View the full Legal Alert.

By Nick Kump and Timothy Gustafson

The Wisconsin Tax Appeals Commission overturned a $2.4 million assessment against an intellectual property (IP) holding company, ruling that the company’s income-producing activities for Wisconsin sales factor purposes – IP licensing and related activities – occurred entirely outside of the state. The taxpayer, a wholly owned subsidiary of the California-based shoe company Skechers USA, Inc. (Skechers), owned all of Skechers’ domestic IP and licensed that IP to Skechers and to unaffiliated third parties across the United States in exchange for a royalty. The taxpayer also engaged in the design, development and marketing of “Skechers” brand footwear from outside of Wisconsin.
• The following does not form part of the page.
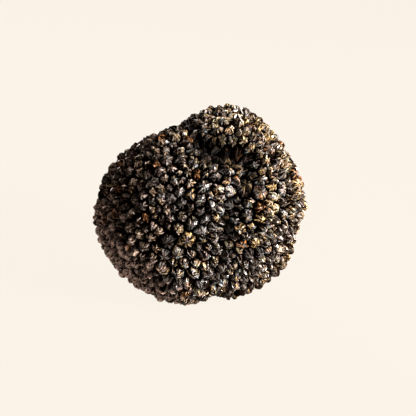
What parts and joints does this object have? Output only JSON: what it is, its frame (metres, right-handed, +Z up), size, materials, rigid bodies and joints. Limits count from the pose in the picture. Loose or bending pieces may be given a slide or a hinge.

Despite the taxpayer’s lack of employees, representatives, and real or tangible personal property in the state, the Department of Revenue issued an assessment against the taxpayer based on its parent company’s wholesale sales of shoes bearing and incorporating the “Skechers” IP in the state. The Commission did not address whether the taxpayer had taxable nexus in Wisconsin and rejected the Department’s market-based approach for sourcing the taxpayer’s royalty income, finding that the sale of shoes was Skechers’ income-producing activity, not the taxpayer’s. Given that the taxpayer’s licensing activities occurred entirely outside of the state, the Commission concluded that its Wisconsin sales factor was zero. As a consequence of the ruling, several other cases held in abeyance will now move forward to determine whether the Department properly denied Skechers’ deductions for the royalty payments made to its subsidiary. Skechers USA, Inc. II v. Wisconsin Department of Revenue, No. 10-I-173 WI (July 31, 2015)

By Zack Atkins and Timothy Gustafson

The Oregon Tax Court held that the Multistate Tax Compact (Compact), which allows for an equally weighted, three-factor apportionment formula, was an illusory contract and its terms had been effectively disabled by the Oregon Legislature. The statute in question, ORS 314.606, provides that in case of conflict the provisions of ORS 314.605 to 314.675, which codified the Uniform Division of Income for Tax Purposes Act, trump the provisions of ORS 305.655, which codified the Compact. The taxpayer argued that ORS 314.606 violated, among other things, the Contract Clause of the Oregon Constitution and the Contract and Compact Clauses of the U.S. Constitution. The court concluded, as a threshold matter, that ORS 314.606 was intended to disable the Compact election rather than provide taxpayers with an alternative means of apportioning their income. The court also held that the state’s codification of the Compact did not create a statutory contract because, under Oregon law, any promises the state purportedly made when it adopted the Compact lacked consideration. The terms of the Compact gave member states the unconditional right to withdraw at any time without having to satisfy any conditions precedent, and it contained no reciprocal promises. The court also observed that member states had modified or disabled provisions of the Compact for years without any objection from other member states, which was evidence that the member states regarded the Compact as non-binding. Based on the foregoing, the court held that ORS 314.606 did not impair any contractual obligations in violation of the Oregon Contract Clause or the federal Contract Clause. The court noted that even if a statutory contract had been created, the federal Contract Clause would not have barred the state from disabling the Compact election (and thus modifying its financial obligations) because doing so was reasonable and necessary to serve two important public purposes: protecting the fisc and ensuring that all businesses are on equal footing. Health Net, Inc. v. Dep’t of Revenue, No. 5127, 2015 WL 5249431 (Or. Tax Ct. Sept. 9, 2015).